▸ **GOAL OF THE EXERCISE**:
The entries below should be output exactly as written.

▸ **SOURCE RECORDS**:
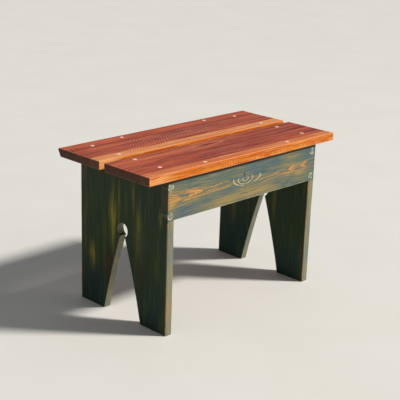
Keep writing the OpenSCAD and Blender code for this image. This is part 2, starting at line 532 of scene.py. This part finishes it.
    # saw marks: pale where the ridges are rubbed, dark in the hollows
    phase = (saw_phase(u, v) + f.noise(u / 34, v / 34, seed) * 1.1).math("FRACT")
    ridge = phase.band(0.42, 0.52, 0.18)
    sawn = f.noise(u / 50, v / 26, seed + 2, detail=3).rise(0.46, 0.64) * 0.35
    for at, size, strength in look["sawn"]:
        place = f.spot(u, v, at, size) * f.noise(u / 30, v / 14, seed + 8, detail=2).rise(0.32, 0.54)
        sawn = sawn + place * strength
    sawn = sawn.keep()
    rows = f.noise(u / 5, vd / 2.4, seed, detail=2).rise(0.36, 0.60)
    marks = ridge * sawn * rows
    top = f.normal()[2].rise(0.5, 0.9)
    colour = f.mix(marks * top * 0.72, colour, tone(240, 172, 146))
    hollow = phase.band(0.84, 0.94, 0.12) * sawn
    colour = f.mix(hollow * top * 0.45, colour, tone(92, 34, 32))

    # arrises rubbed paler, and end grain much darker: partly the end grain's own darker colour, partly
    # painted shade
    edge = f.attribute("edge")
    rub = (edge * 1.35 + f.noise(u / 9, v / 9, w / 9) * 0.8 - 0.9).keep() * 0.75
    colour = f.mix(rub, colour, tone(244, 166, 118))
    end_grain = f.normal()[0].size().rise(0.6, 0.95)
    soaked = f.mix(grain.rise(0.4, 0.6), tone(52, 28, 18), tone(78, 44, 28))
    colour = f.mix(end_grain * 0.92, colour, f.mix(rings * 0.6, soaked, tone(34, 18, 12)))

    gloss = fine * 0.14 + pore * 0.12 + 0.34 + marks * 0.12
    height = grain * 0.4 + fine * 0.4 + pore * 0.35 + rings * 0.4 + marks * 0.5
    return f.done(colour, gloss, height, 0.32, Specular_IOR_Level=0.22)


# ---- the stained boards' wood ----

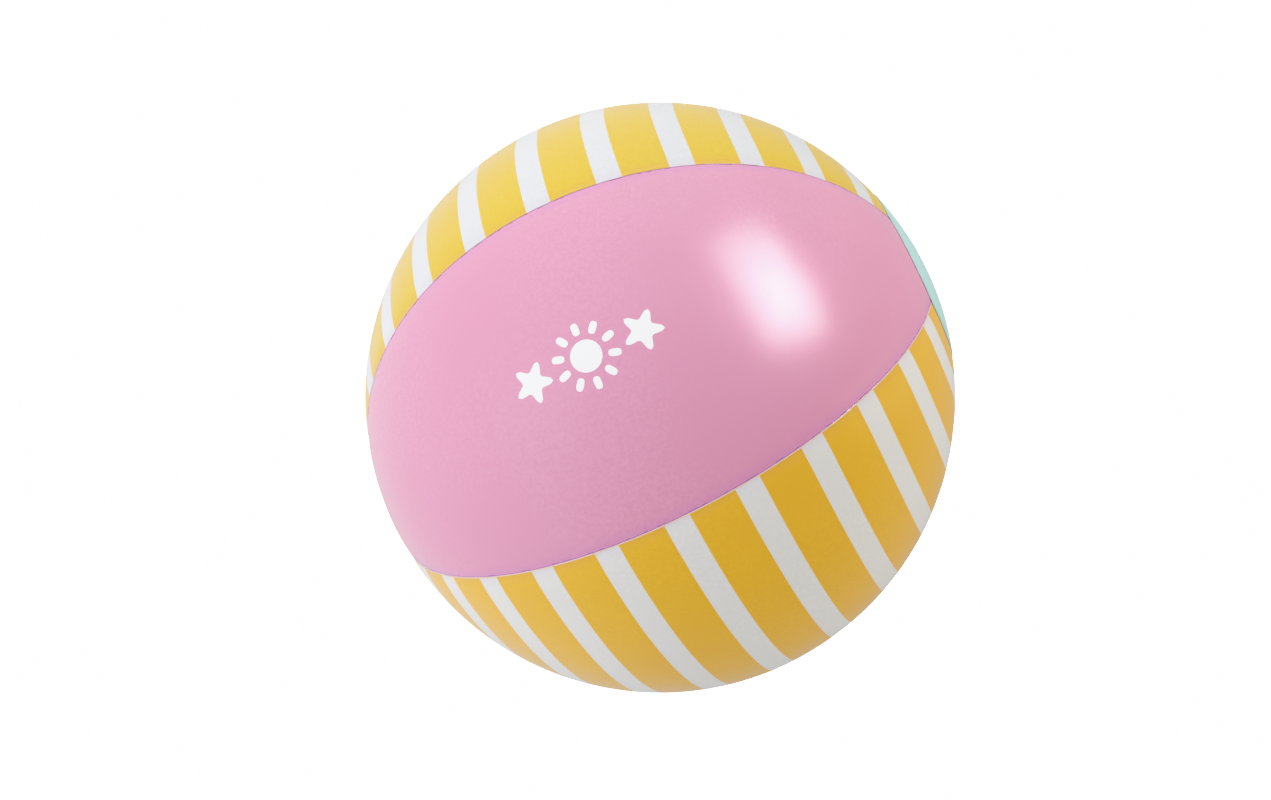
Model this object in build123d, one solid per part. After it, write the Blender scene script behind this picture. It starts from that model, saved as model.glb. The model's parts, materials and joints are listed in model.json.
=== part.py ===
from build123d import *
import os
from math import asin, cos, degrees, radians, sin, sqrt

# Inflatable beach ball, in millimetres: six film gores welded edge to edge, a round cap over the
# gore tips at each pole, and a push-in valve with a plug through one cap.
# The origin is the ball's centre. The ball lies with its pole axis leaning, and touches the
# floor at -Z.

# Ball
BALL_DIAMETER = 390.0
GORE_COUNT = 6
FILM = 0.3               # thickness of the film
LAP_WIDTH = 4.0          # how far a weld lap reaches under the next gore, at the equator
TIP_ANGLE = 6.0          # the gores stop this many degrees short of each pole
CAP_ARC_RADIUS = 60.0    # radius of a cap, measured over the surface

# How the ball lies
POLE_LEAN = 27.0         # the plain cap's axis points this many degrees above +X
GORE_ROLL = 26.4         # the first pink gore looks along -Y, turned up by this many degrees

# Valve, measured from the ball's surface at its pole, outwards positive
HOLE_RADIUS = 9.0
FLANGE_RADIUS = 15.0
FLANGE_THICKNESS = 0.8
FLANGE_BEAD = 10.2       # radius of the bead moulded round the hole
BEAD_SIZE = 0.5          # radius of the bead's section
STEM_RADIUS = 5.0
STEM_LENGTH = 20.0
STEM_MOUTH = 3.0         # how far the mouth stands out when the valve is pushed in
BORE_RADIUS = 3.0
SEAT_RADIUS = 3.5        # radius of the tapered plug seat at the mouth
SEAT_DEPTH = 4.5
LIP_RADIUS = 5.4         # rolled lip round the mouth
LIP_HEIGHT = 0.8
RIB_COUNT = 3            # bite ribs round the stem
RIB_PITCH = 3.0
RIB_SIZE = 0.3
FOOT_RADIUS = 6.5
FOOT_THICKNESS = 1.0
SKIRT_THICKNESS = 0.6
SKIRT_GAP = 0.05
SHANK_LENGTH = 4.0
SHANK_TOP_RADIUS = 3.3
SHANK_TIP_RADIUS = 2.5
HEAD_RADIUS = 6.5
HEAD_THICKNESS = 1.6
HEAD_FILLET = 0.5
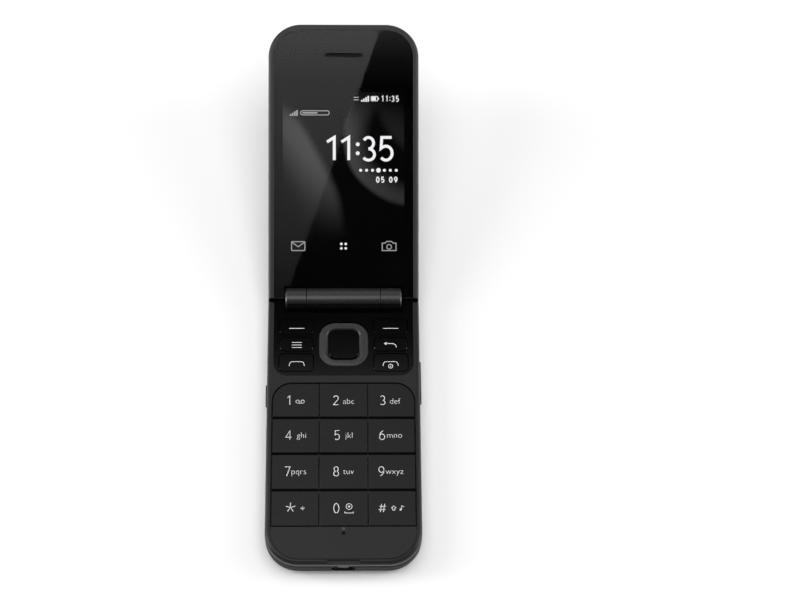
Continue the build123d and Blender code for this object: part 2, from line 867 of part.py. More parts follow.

▸ **SOLUTION TO THIS TASK**:
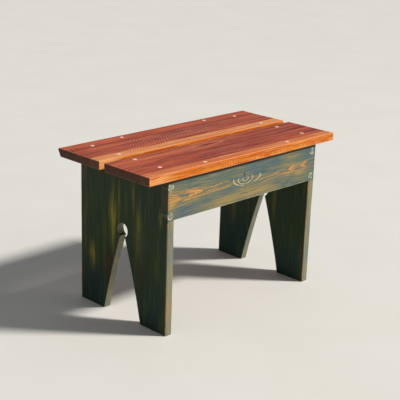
Keep writing the OpenSCAD and Blender code for this image. This is part 2, starting at line 532 of scene.py. This part finishes it.
    # saw marks: pale where the ridges are rubbed, dark in the hollows
    phase = (saw_phase(u, v) + f.noise(u / 34, v / 34, seed) * 1.1).math("FRACT")
    ridge = phase.band(0.42, 0.52, 0.18)
    sawn = f.noise(u / 50, v / 26, seed + 2, detail=3).rise(0.46, 0.64) * 0.35
    for at, size, strength in look["sawn"]:
        place = f.spot(u, v, at, size) * f.noise(u / 30, v / 14, seed + 8, detail=2).rise(0.32, 0.54)
        sawn = sawn + place * strength
    sawn = sawn.keep()
    rows = f.noise(u / 5, vd / 2.4, seed, detail=2).rise(0.36, 0.60)
    marks = ridge * sawn * rows
    top = f.normal()[2].rise(0.5, 0.9)
    colour = f.mix(marks * top * 0.72, colour, tone(240, 172, 146))
    hollow = phase.band(0.84, 0.94, 0.12) * sawn
    colour = f.mix(hollow * top * 0.45, colour, tone(92, 34, 32))

    # arrises rubbed paler, and end grain much darker: partly the end grain's own darker colour, partly
    # painted shade
    edge = f.attribute("edge")
    rub = (edge * 1.35 + f.noise(u / 9, v / 9, w / 9) * 0.8 - 0.9).keep() * 0.75
    colour = f.mix(rub, colour, tone(244, 166, 118))
    end_grain = f.normal()[0].size().rise(0.6, 0.95)
    soaked = f.mix(grain.rise(0.4, 0.6), tone(52, 28, 18), tone(78, 44, 28))
    colour = f.mix(end_grain * 0.92, colour, f.mix(rings * 0.6, soaked, tone(34, 18, 12)))

    gloss = fine * 0.14 + pore * 0.12 + 0.34 + marks * 0.12
    height = grain * 0.4 + fine * 0.4 + pore * 0.35 + rings * 0.4 + marks * 0.5
    return f.done(colour, gloss, height, 0.32, Specular_IOR_Level=0.22)


# ---- the stained boards' wood ----

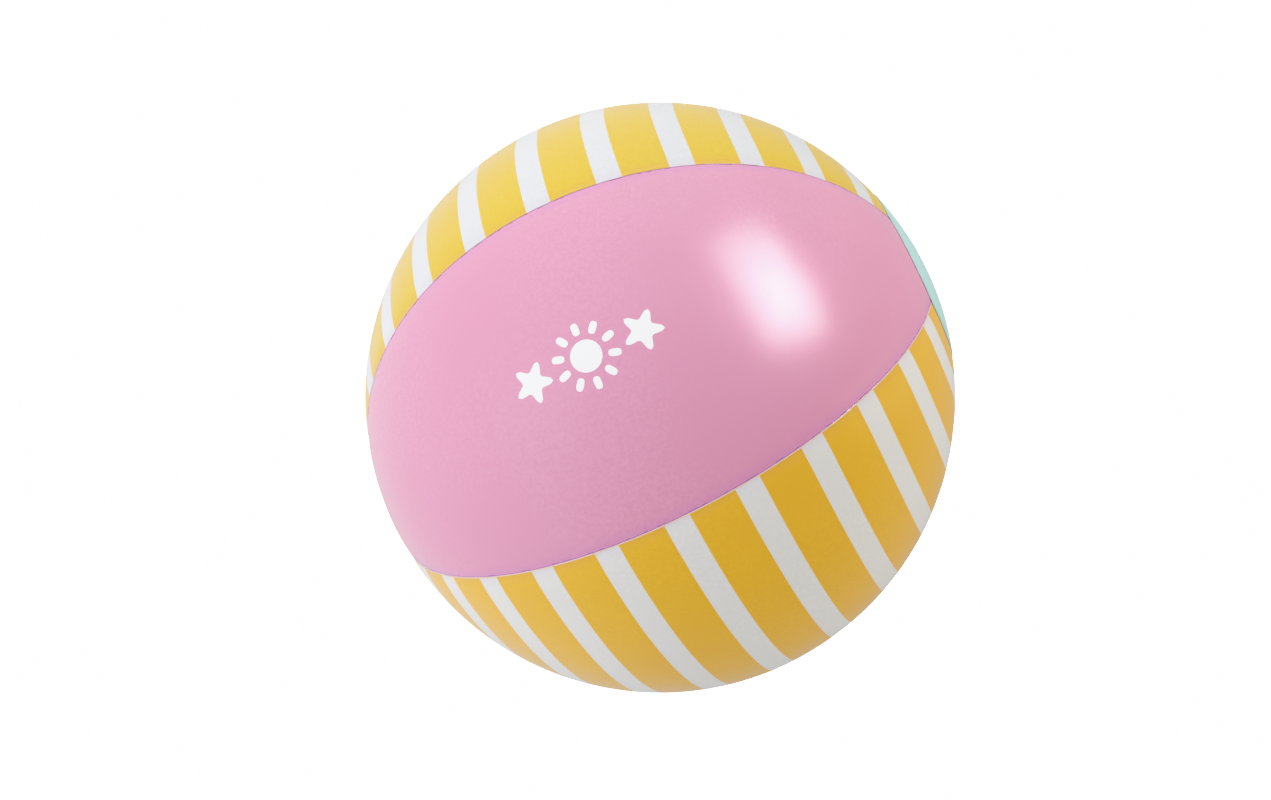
Model this object in build123d, one solid per part. After it, write the Blender scene script behind this picture. It starts from that model, saved as model.glb. The model's parts, materials and joints are listed in model.json.
=== part.py ===
from build123d import *
import os
from math import asin, cos, degrees, radians, sin, sqrt

# Inflatable beach ball, in millimetres: six film gores welded edge to edge, a round cap over the
# gore tips at each pole, and a push-in valve with a plug through one cap.
# The origin is the ball's centre. The ball lies with its pole axis leaning, and touches the
# floor at -Z.

# Ball
BALL_DIAMETER = 390.0
GORE_COUNT = 6
FILM = 0.3               # thickness of the film
LAP_WIDTH = 4.0          # how far a weld lap reaches under the next gore, at the equator
TIP_ANGLE = 6.0          # the gores stop this many degrees short of each pole
CAP_ARC_RADIUS = 60.0    # radius of a cap, measured over the surface

# How the ball lies
POLE_LEAN = 27.0         # the plain cap's axis points this many degrees above +X
GORE_ROLL = 26.4         # the first pink gore looks along -Y, turned up by this many degrees

# Valve, measured from the ball's surface at its pole, outwards positive
HOLE_RADIUS = 9.0
FLANGE_RADIUS = 15.0
FLANGE_THICKNESS = 0.8
FLANGE_BEAD = 10.2       # radius of the bead moulded round the hole
BEAD_SIZE = 0.5          # radius of the bead's section
STEM_RADIUS = 5.0
STEM_LENGTH = 20.0
STEM_MOUTH = 3.0         # how far the mouth stands out when the valve is pushed in
BORE_RADIUS = 3.0
SEAT_RADIUS = 3.5        # radius of the tapered plug seat at the mouth
SEAT_DEPTH = 4.5
LIP_RADIUS = 5.4         # rolled lip round the mouth
LIP_HEIGHT = 0.8
RIB_COUNT = 3            # bite ribs round the stem
RIB_PITCH = 3.0
RIB_SIZE = 0.3
FOOT_RADIUS = 6.5
FOOT_THICKNESS = 1.0
SKIRT_THICKNESS = 0.6
SKIRT_GAP = 0.05
SHANK_LENGTH = 4.0
SHANK_TOP_RADIUS = 3.3
SHANK_TIP_RADIUS = 2.5
HEAD_RADIUS = 6.5
HEAD_THICKNESS = 1.6
HEAD_FILLET = 0.5
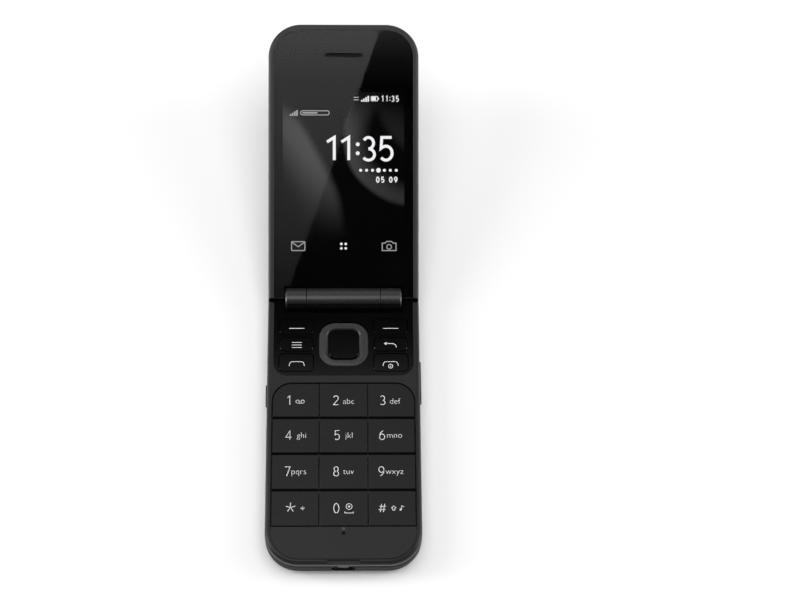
Continue the build123d and Blender code for this object: part 2, from line 867 of part.py. More parts follow.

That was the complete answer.